Their attorneys argued that they feared for their lives and fired in self-defense.
A second Afghan civilian, who was walking along the road with a friend and a dog, was also killed in the incident, and the driver of the Corolla suffered disabling injuries. Drotleff and Cannon were acquitted of charges related to the pedestrian’s death and the driver’s injuries.
Cannon’s sentence is within the recommended range according to federal sentencing guidelines. Prosecutors argued against any sentence reduction, saying Cannon behaved recklessly, failed to report the incident promptly and told an Afghan interpreter to lie about his alleged drinking earlier in the evening.
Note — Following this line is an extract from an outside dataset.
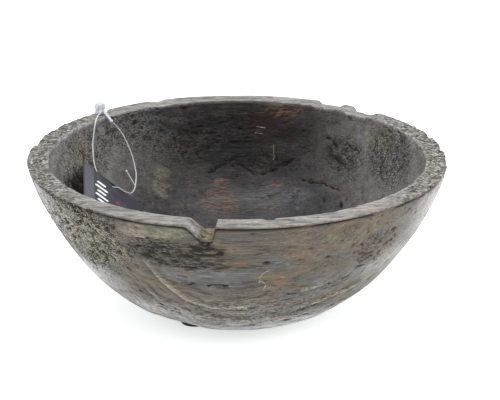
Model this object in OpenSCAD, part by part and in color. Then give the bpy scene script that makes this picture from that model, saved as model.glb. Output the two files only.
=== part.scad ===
// Hand-carved oval wooden bowl with a notched rim, standing on three stick-on feet,
// with a hang tag on a nylon loop fastener lying inside it.
// Millimetres, +Z up. The origin is on the standing surface, below the middle of the rim.
// X runs along the grain of the wood, and the notch is at the front, on the -Y side.

/* [Bowl] */
// Width of the rim along the grain
bowl_w = 283; // [280:1:290]
// Depth of the rim across the grain, as a share of its width
bowl_oval = 0.975; // [0.97:0.005:1]
// Height of the rim above the standing surface
rim_h = 108; // [106:1:112]
// Thickness of the wall at the rim
rim_t = 15; // [12:1:16]
// Width of the flat under the bowl
base_w = 106; // [96:1:108]
// Height of the inside floor above the standing surface
floor_h = 24; // [20:1:28]
// Width of the flat part of the inside floor
floor_w = 60; // [50:2:70]
// Rounding of the rim's edges
rim_edge = 2; // [1:0.5:3]

/* [Notch] */
// Depth of the notch at the outer edge of the rim
notch_depth = 9; // [5:0.5:12]
// Depth at the inner edge, as a share of the outer one
notch_inner_share = 0.72; // [0.5:0.01:1]
// Angle around the bowl where the notch starts to slope down
notch_start = 256.8; // [255:0.1:258]
// Angle that the long slope takes up
notch_slope = 4.6; // [3:0.1:5]
// Angle where the steep side comes back up to the rim
notch_end = 264.6; // [264:0.1:265.5]
// Angle that the steep side takes up
notch_steep = 0.7; // [0.6:0.1:1]

/* [Feet] */
// Diameter of a foot
foot_d = 20; // [16:1:20]
// Thickness of a foot's rubber
foot_t = 2.6; // [2:0.1:3.5]
// Thickness of the adhesive disc between foot and wood
glue_t = 0.4; // [0.2:0.1:0.6]
// Distance of the feet from the middle of the base
foot_ring = 46; // [42:1:47]
// Angle of the first foot around the base
foot_angle = 231.5; // [226:0.5:234]

/* [Tag] */
// Short side of the card
tag_w = 55; // [50:1:55]
// Long side of the card
tag_l = 85; // [70:1:85]
// Thickness of the card
tag_t = 0.6; // [0.4:0.1:0.6]
// Diameter of the punched hole
tag_hole_d = 4; // [4:0.5:5]
// Distance of the hole's middle from the card's short edge
tag_hole_edge = 4.5; // [4.5:0.5:6]

/* [Loop fastener] */
// Diameter of the nylon filament
loop_d = 0.9; // [0.7:0.1:0.9]
// Width of the locking head
head_w = 7; // [6:0.5:8]
// Thickness of the locking head
head_t = 5; // [4.5:0.5:5]
// Height of the locking head
head_h = 8.5; // [8:0.5:9]
// Diameter of the stiff plug that locks in the head
plug_d = 1.8; // [1.6:0.1:1.8]
// Diameter of the bead at the plug's end
bead_d = 2.6; // [2.2:0.2:2.8]

/* [Hidden] */

wood_colour = [0.47, 0.44, 0.38];
rubber_colour = [0.06, 0.06, 0.07];
glue_colour = [0.82, 0.81, 0.76];
card_colour = [0.28, 0.29, 0.33];
nylon_colour = [0.86, 0.89, 0.92];

// Bowl shape: each wall is a quarter of a rounded curve from its flat to the rim.
rim_r = bowl_w / 2;
base_r = base_w / 2;
base_h = foot_t + glue_t;
inner_rim_r = rim_r - rim_t;
floor_r = floor_w / 2;
outer_spread = 1.17;
outer_lift = 1.56;
inner_spread = 1.1;
inner_lift = 1.5;
outer_rings = 13;
inner_rings = 12;
column_step = 3.75;
notch_step = 0.5;
notch_zone = [notch_start - 1, notch_end + 1];
rounding_share = 0.3;

round_fn = 96;
small_fn = 24;
feet = 3;
foot_edge = 0.6;
glue_inset = 0.5;

// Tag: where its hole is, and how the card lies against the wall.
tag_hole_pos = [-87.5, 37, 70];
tag_turn = [7, 41, 10];

// Fastener: the head stands on the rim, and its inner face looks at the bowl's middle.
head_pos = [-99.7, 88.3, rim_h + 0.4];
head_angle = 138.7;
head_edge = 0.8;
socket_d = 2.2;
plug_start = [-98, 89.3, 111.6];
plug_end = [-90.6, 75.9, 106.6];
stub_start = [-80, 66, 72];
stub_end = [-73.8, 60.8, 62.8];
stub_d = 0.9;
stub_bead_d = 1.7;
bead_flat = 45;

// Middle line of the loop, from the head down the wall, behind the card, out through
// its hole, over its short edge and back up the wall to the plug.
loop_route = [
    [-99, 85.5, 110], [-100, 80.5, 110], [-100.5, 76.5, 110], [-101, 73, 109.5],
    [-101.5, 70, 108.2], [-102, 67, 105], [-102.5, 64, 101.5], [-103, 60.5, 97],
    [-103, 57, 93], [-102.5, 53, 89], [-101.5, 48.5, 84], [-99.5, 44.5, 79],
    [-97.5, 41, 74], [-93.5, 38.5, 71], [-90, 37.5, 70.5], [-87, 37, 70.2],
    [-84, 37, 69.8], [-81.5, 37.2, 68], [-79, 39.5, 65.5], [-77, 43.5, 63.5],
    [-76, 48, 61.5], [-74.5, 54, 61.2], [-73.5, 60.5, 63], [-73.3, 69, 69],
    [-75.5, 76, 77], [-78.5, 79.5, 85], [-82.5, 80.5, 94], [-86.5, 79.5, 100.5],
    [-90.6, 75.9, 106.6]
];
loop_sides = 8;
rings_per_span = 2;

// ---- Bowl ------------------------------------------------------------------

function clamp01(v) = max(0, min(1, v));

// Share of the notch's full depth at an angle around the bowl.
function notch_share(angle) = min(
    clamp01((angle - notch_start) / notch_slope),
    clamp01((notch_end - angle) / notch_steep));

// Point [radius, height] on a wall that rises from its flat (u = 0) to the rim (u = 1).
function wall_point(flat_r, flat_h, top_r, spread, lift, u) = [
    flat_r + (top_r - flat_r) * pow(sin(90 * u), spread),
    flat_h + (rim_h - flat_h) * (1 - pow(cos(90 * u), lift))];

// Where on a wall, from 0 to 1, a height is reached.
function wall_at(flat_h, lift, height) =
    acos(pow(1 - (height - flat_h) / (rim_h - flat_h), 1 / lift)) / 90;

function outer_wall(height, share) = wall_point(base_r, base_h, rim_r, outer_spread, outer_lift,
    share * wall_at(base_h, outer_lift, height));

function inner_wall(height, share) = wall_point(floor_r, floor_h, inner_rim_r, inner_spread,
    inner_lift, share * wall_at(floor_h, inner_lift, height));

// Section through the wall at an angle: up the outside, over the rim, down the inside.
function wall_section(angle) =
    let(
        outer_top = rim_h - notch_depth * notch_share(angle),
        inner_top = rim_h - notch_depth * notch_inner_share * notch_share(angle),
        outer_end = outer_wall(outer_top - rim_edge, 1),
        inner_end = inner_wall(inner_top - rim_edge, 1),
        soft = rim_edge * rounding_share)
    concat(
        [for (i = [0:outer_rings]) outer_wall(outer_top - rim_edge, i / outer_rings)],
        [
            [outer_end[0] - soft / 2, outer_top - soft],
            [outer_end[0] - rim_edge, outer_top],
            [inner_end[0] + rim_edge, inner_top],
            [inner_end[0] + soft / 2, inner_top - soft]
        ],
        [for (i = [inner_rings:-1:0]) inner_wall(inner_top - rim_edge, i / inner_rings)]);

// Closer columns through the notch, wider ones everywhere else.
column_angles = concat(
    [for (a = [0:column_step:notch_zone[0] - notch_step]) a],
    [for (a = [notch_zone[0]:notch_step:notch_zone[1]]) a],
    [for (a = [notch_zone[1] + column_step / 2:column_step:359]) a]);

module bowl() {
    columns = len(column_angles);
    rings = len(wall_section(0));
    points = [
        for (a = column_angles)
            for (p = wall_section(a)) [p[0] * cos(a), p[0] * sin(a) * bowl_oval, p[1]]];
    skin = [
        for (c = [0:columns - 1])
            for (r = [0:rings - 2])
                let(next = (c + 1) % columns)
                [c * rings + r, c * rings + r + 1, next * rings + r + 1, next * rings + r]];
    underside = [for (c = [0:columns - 1]) c * rings];
    inside_floor = [for (c = [columns - 1:-1:0]) c * rings + rings - 1];
    color(wood_colour) polyhedron(points, concat(skin, [underside], [inside_floor]));
}

// ---- Feet ------------------------------------------------------------------

module at_foot(index) {
    rotate([0, 0, foot_angle + index * 360 / feet]) translate([foot_ring, 0, 0]) children();
}

module foot(index) {
    r = foot_d / 2;
    color(rubber_colour) at_foot(index) rotate_extrude($fn = round_fn)
        polygon([[0, 0], [r - foot_edge, 0], [r, foot_edge], [r, foot_t], [0, foot_t]]);
}

module foot_glue(index) {
    color(glue_colour) at_foot(index) translate([0, 0, foot_t])
        cylinder(h = glue_t, d = foot_d - 2 * glue_inset, $fn = round_fn);
}

// ---- Tag -------------------------------------------------------------------

module tag_card() {
    color(card_colour) translate(tag_hole_pos) rotate(tag_turn) linear_extrude(tag_t)
        difference() {
            translate([-tag_w / 2, tag_hole_edge - tag_l]) square([tag_w, tag_l]);
            circle(d = tag_hole_d, $fn = round_fn);
        }
}

// ---- Loop fastener ---------------------------------------------------------

function unit(v) = v / norm(v);

// Point on the smooth curve through four neighbouring points, between the middle two.
function smooth_point(a, b, c, d, t) =
    (2 * b + (c - a) * t + (2 * a - 5 * b + 4 * c - d) * t * t
        + (3 * b - a - 3 * c + d) * t * t * t) / 2;

function smooth_route(route, steps) =
    let(last = len(route) - 1)
    concat(
        [for (i = [0:last - 1], s = [0:steps - 1])
            smooth_point(route[max(i - 1, 0)], route[i], route[i + 1],
                route[min(i + 2, last)], s / steps)],
        [route[last]]);

// Direction of the line at each of its points.
function line_directions(line) =
    let(last = len(line) - 1)
    [for (i = [0:last]) unit(line[min(i + 1, last)] - line[max(i - 1, 0)])];

// Side vector at each point, carried along so that the tube doesn't twist.
function side_vectors(directions, index, side) =
    index >= len(directions) ? [] :
    let(turned = unit(side - (side * directions[index]) * directions[index]))
    concat([turned], side_vectors(directions, index + 1, turned));

module tube(line, diameter, sides) {
    directions = line_directions(line);
    side = side_vectors(directions, 0, [0.3, 0.2, 1]);
    last = len(line) - 1;
    points = [
        for (i = [0:last])
            let(up = cross(directions[i], side[i]))
            for (k = [0:sides - 1])
                let(a = 360 * k / sides)
                line[i] + (side[i] * cos(a) + up * sin(a)) * diameter / 2];
    skin = [
        for (i = [0:last - 1])
            for (k = [0:sides - 1])
                let(next = (k + 1) % sides)
                [i * sides + next, i * sides + k, (i + 1) * sides + k, (i + 1) * sides + next]];
    start_cap = [for (k = [0:sides - 1]) k];
    end_cap = [for (k = [sides - 1:-1:0]) last * sides + k];
    polyhedron(points, concat(skin, [start_cap], [end_cap]));
}

// Puts a thing that stands up along Z at one point, aimed at the other.
module aimed(from, to) {
    along = to - from;
    translate(from)
        rotate([0, acos(along[2] / norm(along)), atan2(along[1], along[0])])
            children();
}

// Rod from one point to another, with a bead of eight flats in section at its far end.
module beaded_rod(from, to, diameter, bead) {
    length = norm(to - from);
    wide = bead / 2 * cos(bead_flat / 2);
    narrow = bead / 2 * sin(bead_flat / 2);
    aimed(from, to) rotate_extrude($fn = small_fn)
        polygon([
            [0, 0], [diameter / 2, 0], [diameter / 2, length - wide], [wide, length - narrow],
            [wide, length + narrow], [narrow, length + wide], [0, length + wide]]);
}

module loop_filament() {
    color(nylon_colour) tube(smooth_route(loop_route, rings_per_span), loop_d, loop_sides);
}

// Stands on the rim with its width along the rim, with the socket for the plug.
module loop_head() {
    color(nylon_colour) difference() {
        translate(head_pos) rotate([0, 0, head_angle])
            translate([-head_t / 2, -head_w / 2, 0]) union() {
                translate([head_edge / 2, head_edge / 2, 0])
                    cube([head_t - head_edge, head_w - head_edge, head_h]);
                translate([0, head_edge, head_edge / 2])
                    cube([head_t, head_w - 2 * head_edge, head_h - head_edge]);
            }
        aimed(plug_start, plug_end)
            cylinder(h = norm(plug_end - plug_start), d = socket_d, $fn = small_fn);
    }
}

module loop_plug() {
    color(nylon_colour) beaded_rod(plug_start, plug_end, plug_d, bead_d);
}

// Short leftover of filament with a bead, lying beside the bottom of the loop.
module loop_stub() {
    color(nylon_colour) beaded_rod(stub_end, stub_start, stub_d, stub_bead_d);
}

bowl();
foot(0);  // foot_front
foot(1);  // foot_right
foot(2);  // foot_back
foot_glue(0);  // foot_glue_front
foot_glue(1);  // foot_glue_right
foot_glue(2);  // foot_glue_back
tag_card();
loop_filament();
loop_head();
loop_plug();
loop_stub();
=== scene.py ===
"""Looks of a hand-carved wooden bowl with a hang tag in it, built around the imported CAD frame.

The bowl is remade as one dense closed skin: the CAD's own smooth shape, cut by carving marks,
growth-ring ridges, end-grain pits, chips and the notch. All sizes here are in millimetres
until they become Blender coordinates, which are metres in the frame of the CAD model.
The grain of the wood runs along X, and the notch is at the front, on the -Y side.
"""
import math

import bpy
import numpy as np
from mathutils import Matrix, Vector


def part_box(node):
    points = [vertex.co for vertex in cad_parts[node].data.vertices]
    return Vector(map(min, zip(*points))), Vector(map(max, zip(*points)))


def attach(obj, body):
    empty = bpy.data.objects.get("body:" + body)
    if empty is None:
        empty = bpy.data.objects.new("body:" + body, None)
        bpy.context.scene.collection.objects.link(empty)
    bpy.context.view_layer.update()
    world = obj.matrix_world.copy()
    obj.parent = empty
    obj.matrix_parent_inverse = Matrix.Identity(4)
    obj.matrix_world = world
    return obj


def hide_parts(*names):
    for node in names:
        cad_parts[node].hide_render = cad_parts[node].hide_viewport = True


MM = 0.001
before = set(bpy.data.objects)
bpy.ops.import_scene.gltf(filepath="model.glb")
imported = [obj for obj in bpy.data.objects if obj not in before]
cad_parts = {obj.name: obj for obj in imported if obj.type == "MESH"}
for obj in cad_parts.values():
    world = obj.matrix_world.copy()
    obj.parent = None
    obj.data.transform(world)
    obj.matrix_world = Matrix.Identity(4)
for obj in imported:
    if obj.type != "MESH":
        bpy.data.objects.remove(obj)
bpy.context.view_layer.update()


def node_box(name):
    """Lowest and highest corner of a CAD node, in millimetres."""
    low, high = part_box(name)
    return np.array(low) / MM, np.array(high) / MM


def new_object(name, data):
    """An object in the scene that holds the data."""
    made = bpy.data.objects.new(name, data)
    bpy.context.scene.collection.objects.link(made)
    return made


# ---- Camera ----

VIEW_DISTANCE = 1.1
VIEW_ELEVATION = math.radians(21.4)
VIEW_LENS = 115.1
VIEW_SHIFT = (0.0256, 0.0552)
VIEW_NEAREST = 0.05


def make_camera():
    target = Vector((0, 0, node_box("bowl")[1][2] / 2 * MM))
    away = Vector((0, -math.cos(VIEW_ELEVATION), math.sin(VIEW_ELEVATION)))
    data = bpy.data.cameras.new("camera")
    data.lens = VIEW_LENS
    data.shift_x, data.shift_y = VIEW_SHIFT
    data.clip_start = VIEW_NEAREST
    camera = new_object("camera", data)
    camera.location = target + away * VIEW_DISTANCE
    camera.rotation_euler = (-away).to_track_quat("-Z", "Y").to_euler()
    bpy.context.scene.camera = camera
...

Cannon came to court asking for concern and compassion, “but he offered none of that to his victims,” said Robert McGovern, one of the prosecutors.
They also cited his military record. Cannon, 29, was discharged from the Army in 2005 after being absent without leave and testing positive for cocaine use, according to court papers.
Federal public defender Larry Dash, one of Cannon’s attorneys, said Cannon has been declared 80 percent disabled by post-traumatic stress disorder and traumatic brain injury resulting from his military service.
“Justin Cannon was placed in a situation that maybe was out of his league,” Dash said. “Maybe Blackwater hired some people they shouldn’t have hired. But we can’t undo their mistakes.”
Unlike Drotleff, who made an emotional appeal for leniency at his sentencing, Cannon made no statement.
His nearly nine months of pretrial detention will count against his sentence. He remains free on bond pending an appeal.
Four more former Blackwater contractors face manslaughter charges stemming from a 2007 shooting incident in Baghdad that left 17 Iraqi civilians dead.